WRITTEN REQUEST: Copy each line of the listing below exactly.

====== GIVEN INFORMATION ======

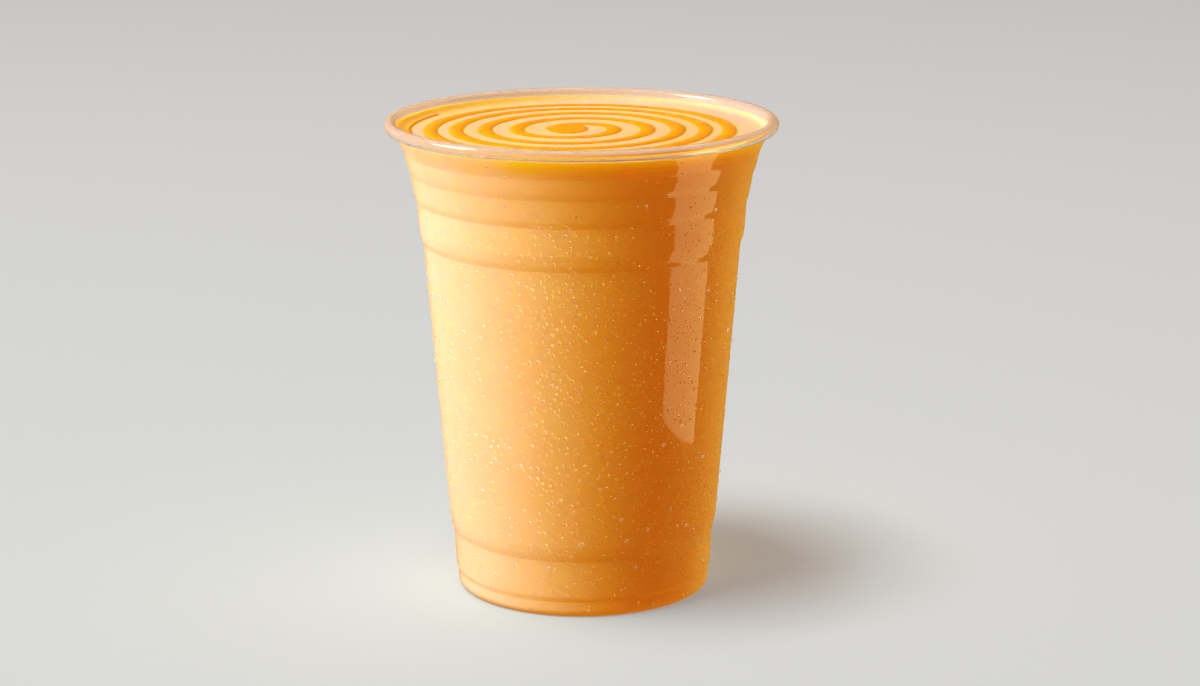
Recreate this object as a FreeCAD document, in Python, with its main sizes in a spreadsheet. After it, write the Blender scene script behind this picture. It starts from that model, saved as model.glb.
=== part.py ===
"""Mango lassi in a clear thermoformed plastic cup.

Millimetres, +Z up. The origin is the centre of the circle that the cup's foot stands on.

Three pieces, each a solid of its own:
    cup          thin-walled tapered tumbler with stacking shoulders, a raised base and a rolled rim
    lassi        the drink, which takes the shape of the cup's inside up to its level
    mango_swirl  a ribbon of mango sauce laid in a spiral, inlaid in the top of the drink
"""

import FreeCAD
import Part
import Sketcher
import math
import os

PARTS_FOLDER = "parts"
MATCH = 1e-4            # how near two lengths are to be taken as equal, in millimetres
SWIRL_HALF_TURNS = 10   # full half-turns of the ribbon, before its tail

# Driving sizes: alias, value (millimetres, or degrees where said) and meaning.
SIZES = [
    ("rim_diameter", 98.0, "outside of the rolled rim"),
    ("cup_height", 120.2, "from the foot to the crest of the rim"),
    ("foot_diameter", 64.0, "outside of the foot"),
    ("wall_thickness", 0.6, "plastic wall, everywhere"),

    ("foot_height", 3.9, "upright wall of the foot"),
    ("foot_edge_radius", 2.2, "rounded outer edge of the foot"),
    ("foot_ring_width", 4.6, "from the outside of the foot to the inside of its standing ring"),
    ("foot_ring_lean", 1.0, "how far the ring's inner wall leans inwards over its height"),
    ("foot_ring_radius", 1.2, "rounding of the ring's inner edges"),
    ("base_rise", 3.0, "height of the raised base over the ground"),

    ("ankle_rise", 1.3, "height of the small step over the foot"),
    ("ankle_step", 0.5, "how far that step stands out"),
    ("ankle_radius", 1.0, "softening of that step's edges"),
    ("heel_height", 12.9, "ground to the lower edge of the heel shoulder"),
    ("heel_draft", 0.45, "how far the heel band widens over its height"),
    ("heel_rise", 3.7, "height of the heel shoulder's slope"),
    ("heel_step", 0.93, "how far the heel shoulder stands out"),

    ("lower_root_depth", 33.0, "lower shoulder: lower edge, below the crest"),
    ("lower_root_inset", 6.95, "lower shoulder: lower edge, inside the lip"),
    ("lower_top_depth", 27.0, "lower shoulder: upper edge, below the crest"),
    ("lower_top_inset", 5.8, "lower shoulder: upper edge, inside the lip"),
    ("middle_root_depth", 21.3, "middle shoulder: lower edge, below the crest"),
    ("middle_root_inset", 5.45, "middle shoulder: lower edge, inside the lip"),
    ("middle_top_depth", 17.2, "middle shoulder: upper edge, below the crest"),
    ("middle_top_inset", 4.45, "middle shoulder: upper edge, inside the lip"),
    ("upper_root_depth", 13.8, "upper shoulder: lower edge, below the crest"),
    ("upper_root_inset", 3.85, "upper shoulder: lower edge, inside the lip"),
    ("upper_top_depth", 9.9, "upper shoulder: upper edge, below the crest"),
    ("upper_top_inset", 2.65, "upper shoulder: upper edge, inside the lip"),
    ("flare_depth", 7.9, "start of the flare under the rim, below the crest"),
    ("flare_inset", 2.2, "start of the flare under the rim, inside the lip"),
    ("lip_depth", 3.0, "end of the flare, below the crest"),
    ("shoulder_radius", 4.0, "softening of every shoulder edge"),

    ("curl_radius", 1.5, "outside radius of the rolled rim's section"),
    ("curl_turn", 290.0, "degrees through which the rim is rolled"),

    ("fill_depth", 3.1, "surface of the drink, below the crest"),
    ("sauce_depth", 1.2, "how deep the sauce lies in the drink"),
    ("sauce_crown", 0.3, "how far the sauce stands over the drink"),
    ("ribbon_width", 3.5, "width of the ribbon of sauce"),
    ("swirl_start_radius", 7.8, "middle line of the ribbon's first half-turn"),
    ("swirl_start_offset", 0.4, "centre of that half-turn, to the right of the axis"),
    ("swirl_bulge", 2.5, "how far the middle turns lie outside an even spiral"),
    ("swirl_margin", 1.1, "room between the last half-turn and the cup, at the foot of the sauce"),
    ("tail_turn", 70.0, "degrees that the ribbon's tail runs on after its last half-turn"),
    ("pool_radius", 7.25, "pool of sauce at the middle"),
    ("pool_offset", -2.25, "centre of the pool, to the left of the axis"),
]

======

COMPLETE RESPONSE:
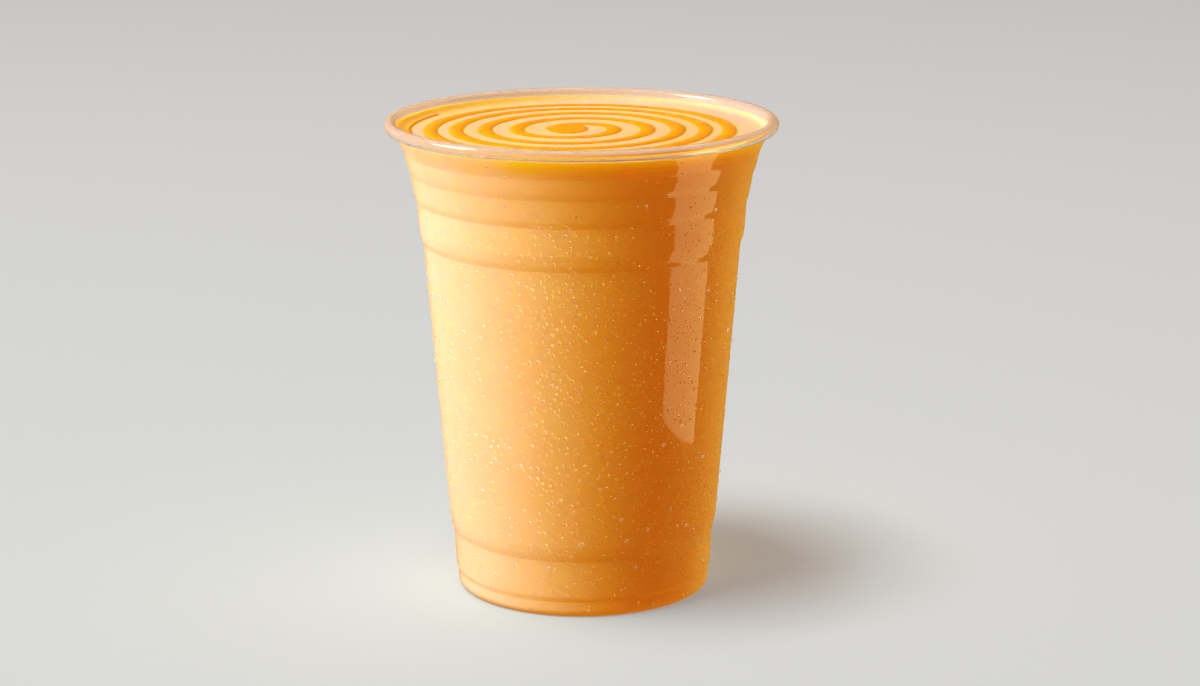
Recreate this object as a FreeCAD document, in Python, with its main sizes in a spreadsheet. After it, write the Blender scene script behind this picture. It starts from that model, saved as model.glb.
=== part.py ===
"""Mango lassi in a clear thermoformed plastic cup.

Millimetres, +Z up. The origin is the centre of the circle that the cup's foot stands on.

Three pieces, each a solid of its own:
    cup          thin-walled tapered tumbler with stacking shoulders, a raised base and a rolled rim
    lassi        the drink, which takes the shape of the cup's inside up to its level
    mango_swirl  a ribbon of mango sauce laid in a spiral, inlaid in the top of the drink
"""

import FreeCAD
import Part
import Sketcher
import math
import os

PARTS_FOLDER = "parts"
MATCH = 1e-4            # how near two lengths are to be taken as equal, in millimetres
SWIRL_HALF_TURNS = 10   # full half-turns of the ribbon, before its tail

# Driving sizes: alias, value (millimetres, or degrees where said) and meaning.
SIZES = [
    ("rim_diameter", 98.0, "outside of the rolled rim"),
    ("cup_height", 120.2, "from the foot to the crest of the rim"),
    ("foot_diameter", 64.0, "outside of the foot"),
    ("wall_thickness", 0.6, "plastic wall, everywhere"),

    ("foot_height", 3.9, "upright wall of the foot"),
    ("foot_edge_radius", 2.2, "rounded outer edge of the foot"),
    ("foot_ring_width", 4.6, "from the outside of the foot to the inside of its standing ring"),
    ("foot_ring_lean", 1.0, "how far the ring's inner wall leans inwards over its height"),
    ("foot_ring_radius", 1.2, "rounding of the ring's inner edges"),
    ("base_rise", 3.0, "height of the raised base over the ground"),

    ("ankle_rise", 1.3, "height of the small step over the foot"),
    ("ankle_step", 0.5, "how far that step stands out"),
    ("ankle_radius", 1.0, "softening of that step's edges"),
    ("heel_height", 12.9, "ground to the lower edge of the heel shoulder"),
    ("heel_draft", 0.45, "how far the heel band widens over its height"),
    ("heel_rise", 3.7, "height of the heel shoulder's slope"),
    ("heel_step", 0.93, "how far the heel shoulder stands out"),

    ("lower_root_depth", 33.0, "lower shoulder: lower edge, below the crest"),
    ("lower_root_inset", 6.95, "lower shoulder: lower edge, inside the lip"),
    ("lower_top_depth", 27.0, "lower shoulder: upper edge, below the crest"),
    ("lower_top_inset", 5.8, "lower shoulder: upper edge, inside the lip"),
    ("middle_root_depth", 21.3, "middle shoulder: lower edge, below the crest"),
    ("middle_root_inset", 5.45, "middle shoulder: lower edge, inside the lip"),
    ("middle_top_depth", 17.2, "middle shoulder: upper edge, below the crest"),
    ("middle_top_inset", 4.45, "middle shoulder: upper edge, inside the lip"),
    ("upper_root_depth", 13.8, "upper shoulder: lower edge, below the crest"),
    ("upper_root_inset", 3.85, "upper shoulder: lower edge, inside the lip"),
    ("upper_top_depth", 9.9, "upper shoulder: upper edge, below the crest"),
    ("upper_top_inset", 2.65, "upper shoulder: upper edge, inside the lip"),
    ("flare_depth", 7.9, "start of the flare under the rim, below the crest"),
    ("flare_inset", 2.2, "start of the flare under the rim, inside the lip"),
    ("lip_depth", 3.0, "end of the flare, below the crest"),
    ("shoulder_radius", 4.0, "softening of every shoulder edge"),

    ("curl_radius", 1.5, "outside radius of the rolled rim's section"),
    ("curl_turn", 290.0, "degrees through which the rim is rolled"),

    ("fill_depth", 3.1, "surface of the drink, below the crest"),
    ("sauce_depth", 1.2, "how deep the sauce lies in the drink"),
    ("sauce_crown", 0.3, "how far the sauce stands over the drink"),
    ("ribbon_width", 3.5, "width of the ribbon of sauce"),
    ("swirl_start_radius", 7.8, "middle line of the ribbon's first half-turn"),
    ("swirl_start_offset", 0.4, "centre of that half-turn, to the right of the axis"),
    ("swirl_bulge", 2.5, "how far the middle turns lie outside an even spiral"),
    ("swirl_margin", 1.1, "room between the last half-turn and the cup, at the foot of the sauce"),
    ("tail_turn", 70.0, "degrees that the ribbon's tail runs on after its last half-turn"),
    ("pool_radius", 7.25, "pool of sauce at the middle"),
    ("pool_offset", -2.25, "centre of the pool, to the left of the axis"),
]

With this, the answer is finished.